In contrast, Michael Hirsh [mhirsh@politico.com | @michaelphirsh ] has just been forced to resign from POLITCO. Not for suggesting that black teenagers are dangerous (which got John Derbyshire fired from NR) or for an inflammatory (I. E. true) post about a black mass shooting like Pittsburgh news anchor Wendy Bell.
No, he's being fired for publishing Richard Spencer's home addresses—in Montana and Arlington, VA—and threatening to go there and beat Spencer—or somebody—with baseball bats. (Spencer has a wife and two-year old daughter at home, protected by a Basset hound).
By the way, the Daily Caller says "advocating for serious violence"—I read his post as threatening to do it himself, preferably with a gang of like-minded people. As I said recently about the anti-Trump riots, people like this are "is literally Fascist. (Note capital F.) I’m talking Mussolini. here..."

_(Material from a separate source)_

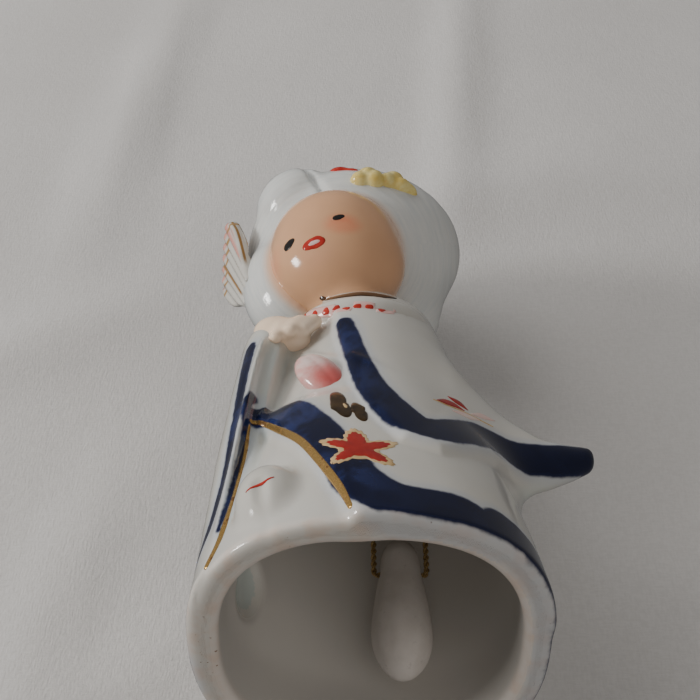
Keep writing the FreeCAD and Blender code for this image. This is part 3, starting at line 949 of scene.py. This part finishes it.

Politico Editor RESIGNS After Publishing Home Addresses Of Alt-Right Icon Richard Spencer, Advocating For ‘Baseball Bats’By the way, is "Forced to resign" better or worse than fired, and is anyone contemplating criminal charges against Mr. Hirsch?By Jonah Bennett, Daily Caller, November 22, 2016
National editor at Politico Michael Hirsh resigned after publishing the home addresses of alt-right figurehead Richard Spencer Tuesday morning and advocating for serious violence.
Politico confirmed his resignation following requests for comment from The Daily Caller News Foundation.
“Stop whining about Richard B. Spencer, Nazi, and exercise your rights as decent Americans,” Hirsh wrote in a public Facebook post. “Here are his two addresses.”
The Daily Caller News Foundation redacted the home addresses.
"These posts were clearly outside the bounds of acceptable discourse, and POLITICO editors regard them as a serious lapse of newsroom standards,” Politico Editor-In-Chief John Harris and Editor Carrie Budoff Brown told TheDCNF. “They crossed a line in ways that the publication will not defend, and editors are taking steps to ensure that such a lapse does not occur again.”
While Hirsh’s initial post could have been charitably interpreted to imply advocacy of a non-violent protest outside of Spencer’s home or other similar non-violent actions, a subsequent question and answer clarified Hirsh’s intentions.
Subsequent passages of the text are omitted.